The amount of warmer-than-average water between the surface and about 300 meters below the surface was elevated during March, as a downwelling Kelvin wave continued to move eastward under the surface of the equatorial Pacific. As this blob of warm water gradually rises, it will provide a source of warm water to the surface, helping to keep temperatures elevated through the next few months, and helping support the forecast through the spring and summer.

The subsurface temperature in March, as well as the near-surface winds (see above), have some correspondence to ENSO conditions in the subsequent fall/winter, but not a super strong relationship as there has been a pretty wide range of outcomes in the historical record.
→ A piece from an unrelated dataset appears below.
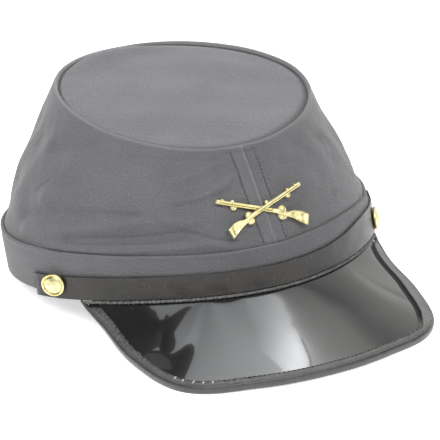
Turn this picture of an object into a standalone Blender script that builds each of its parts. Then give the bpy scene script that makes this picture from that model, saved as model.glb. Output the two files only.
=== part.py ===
"""A kepi: a low cloth forage cap with a sunk top, a head band, a vinyl strap and peak, and brass trim.

Every sub-part is worked out in the cap's own frame, where the band stands upright round +Z, the
peak points along -Y and the wearer's right is -X.  The parent empty then leans the cap back until
it rests on the corners of its peak and the back of its band, as it does on a table.
Angles round the cap run from 0 at the middle of the front, positive towards the wearer's left.
"""

from collections import namedtuple
from math import atan2, cos, exp, pi, radians, sin, tan

import bmesh
import bpy
from mathutils import Matrix, Vector

MM = 0.001

# Resting place: the whole cap leans back on its peak, and its box stands centred on the origin.
REST_LEAN = radians(7.2)
REST_SHIFT_BACK = 29.0 * MM
REST_SHIFT_LEFT = 0.1 * MM
FLOOR_BELOW_ORIGIN = 10.28 * MM

# Head band
STEPS_ROUND = 72
BAND_RADIUS = 94.4 * MM
BAND_OVAL = -0.051
BAND_SQUARE = 0.018
BAND_FLARE = -0.2 * MM
BAND_LEFT_BELOW = 1.0 * MM
BAND_RIGHT_ABOVE = 2.4 * MM
BAND_TOP_DIP = 5.7 * MM
BAND_TOP_DIP_AT = radians(76)
BAND_TOP_DIP_HALF = radians(26)
BAND_DENT = 0.9 * MM
BAND_DENT_AT = radians(73)
BAND_DENT_HALF = radians(9)
BAND_THICK = 2.0 * MM
TURNED_EDGE = 0.5 * MM
BACK_SETTLES_FROM = radians(120)
BACK_SETTLED_AT = radians(158)

# Crown
CLOTH_THICK = 1.7 * MM
HEM_DEPTH = 13.0 * MM
TIP_HALF_WIDTH = 66.0 * MM
TIP_HALF_LENGTH = 60.3 * MM
TIP_NARROWER_FRONT = -0.08
TIP_HEIGHT = 83.1 * MM
TIP_SETBACK = -7.9 * MM
TIP_SLOPE = radians(13.2)
TIP_SIDE_SLOPE = radians(-2.35)
RIM_OUT = 3.2 * MM
RIM_UP = 1.2 * MM
TIP_SAG_ENDS = 0.8 * MM
TIP_TWIST = 1.4 * MM
CROWN_BELLY = 1.5 * MM

# Strap
STRAP_THICK = 1.2 * MM
STRAP_PROUD = 0.4 * MM
STRAP_END = radians(78)
STRAP_RIDES_UP = 3.0 * MM
STRAP_RIDES_UP_AT = radians(49)
STRAP_RIDES_UP_HALF = radians(17)
STRAP_STEPS = 32

# Peak, its welt and its binding
PEAK_END = radians(58.5)
PEAK_STEPS = 48
PEAK_THICK = 1.6 * MM
PEAK_FULL_REACH = 50 * MM
PEAK_HOLLOW = 2.8 * MM
PEAK_HOLLOW_SKEW = 0.8
FLANGE_HEIGHT = 6.0 * MM
PEAK_BELOW_STRAP = 2.0 * MM
WELT_RADIUS = 0.7 * MM
WELT_END = radians(56.5)
WELT_OUT = 1.6 * MM
BINDING_WIDTH = 5.5 * MM
BINDING_THICK = 0.9 * MM
BINDING_FROM_SEAM = 1.4 * MM
BINDING_GAP = 0.5 * MM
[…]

So while these conditions are factored in to the forecast for the later part of the year, they’re not a huge source of confidence. Plus, the wind anomalies in the western Pacific are pretty darn feeble, which does not elicit comparisons with the evolution leading up to the major 2015-16 El Niño. 

Since El Nino interacts with the Eastern Pacific hurricane season (i.e. the hurricanes between Baja and Hawaii) it will interesting to see how the forecast for a continued weak El Niño affects the Climate Prediction Center’s hurricane outlook, issued later next month. For now, I’m guessing we’ll get a couple extra hurricanes this summer, slightly stronger than normal, and slightly above average water temps. Any complaints?

PIC OF THE WEEK:


Wonder why they call it the impact zone? The definition of impact is "the action of one object coming forcibly into contact with another". In this case the lip of the wave into your head as you try to duck dive this behemoth. Ouch.